O papel do cunhado, por exemplo: é inadmissível que em pleno século 21 ainda não haja uma legislação estipulando os deveres e, principalmente, limitando os direitos do cunhado. Pode o cunhado aparecer sem ser convidado? Pode o cunhado que apareceu sem ser convidado ligar a televisão? Pode o cunhado que apareceu sem ser convidado e ligou a televisão pegar uma cerveja na geladeira? Pode o cunhado —vou poupá-los da enumeração—, durante um churrasco na sua casa, aproveitar-se de uma ida ao banheiro e virar uma lata de Skol sobre a picanha —"pra dar uma amaciada"?

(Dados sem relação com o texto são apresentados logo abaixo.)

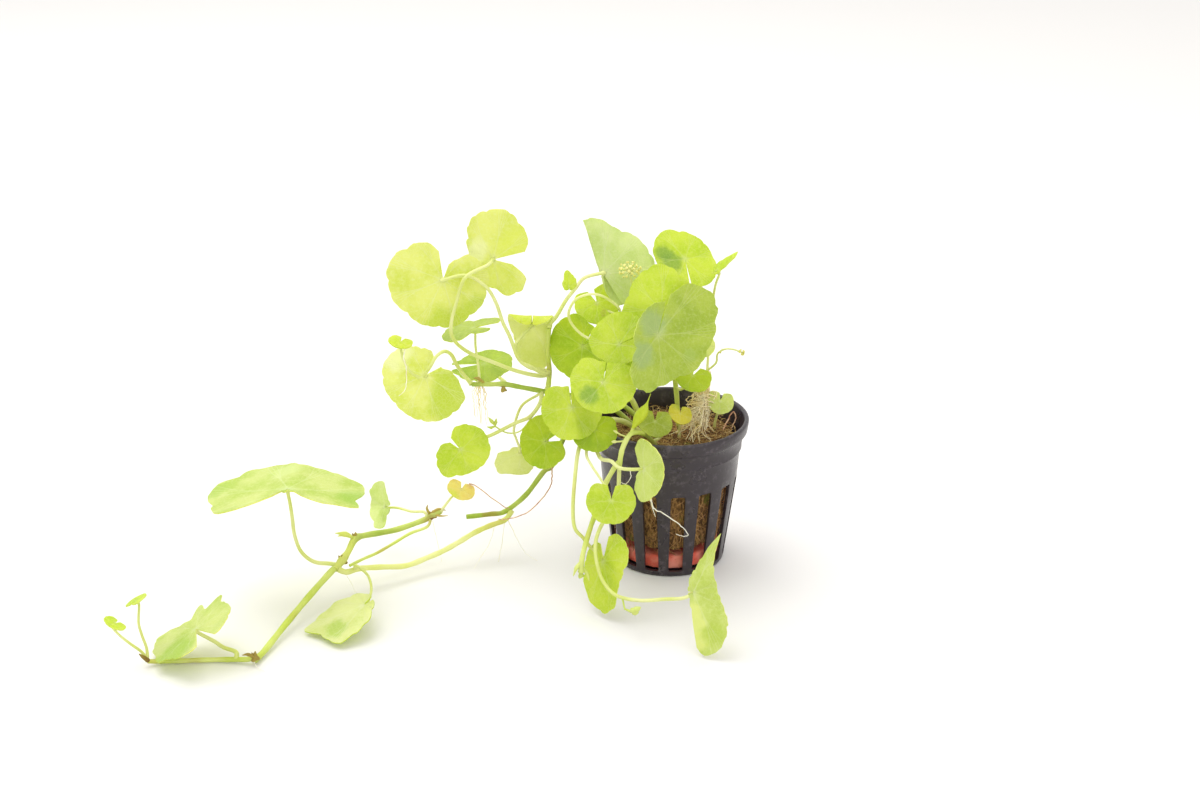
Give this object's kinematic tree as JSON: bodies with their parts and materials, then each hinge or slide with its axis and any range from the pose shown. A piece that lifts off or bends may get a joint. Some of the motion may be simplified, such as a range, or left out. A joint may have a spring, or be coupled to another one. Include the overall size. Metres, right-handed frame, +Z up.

Outra questão tão —ou mais— importante: irá o Ministério da Família colocar limites ao tio do pavê? Figura obrigatória em toda festa familiar, vítima da alopecia, entre o sobrepeso e a obesidade, geralmente alcoolizado, exímio exibidor do cofrinho e proprietário vitalício de garbosas micoses nas unhas dos dedões dos pés, o sujeito espera a sobremesa, muge "é pavê ou pacomê?!" e nossos menores, desprotegidos, imediatamente tomam horror à família.

"Irei me transformar nisso?!", pergunta-se o menino; "terei que casar com um desses?!", horroriza-se a menina; "ainda dará tempo pro divórcio?!", indaga-se a esposa —e assim, paulatinamente, vão-se trincando os pilotis que sustentam a nação.

Precisamos falar sobre o amigo secreto, Damares. O ministério desenvolverá um aplicativo universal para organizar a troca de presentes no fim de ano ou cada família continuará ao Deus dará, tendo que reinventar a roda todo Natal; o tio do pavê ganhando dois presentes, o cunhado tirando ele mesmo e o menino aos prantos porque não ganhou presente algum?

Primo e prima: pode ou é parente? Sei que Damares está mais preocupada com o azul e o rosa, mas a zona cinzenta entre primos e primas é um aspecto cromático que também merece sua atenção. Pelo menos, é o que eu acho. E a minha prima Magali, idem.

A lista de perigos que rondam a família é longa, a crônica é curta, vão aqui, portanto, uns últimos toques para o ministério: cônjuge que pega o carregador do outro merece o divórcio? Filho que faz canoinha no queijo pode ser deserdado? Obrigatoriedade de chope em buffet infantil: será lei? 

Conto com a atenção do governo. Ainda mais porque está claro que o ministério, criado pelos que desprezam o mimimi das mulheres e não acreditam no blá-blá-blá dos direitos humanos, estará 100% a serviço da família. Espero que encare as questões aqui apontadas. (E a minha prima Magali, idem).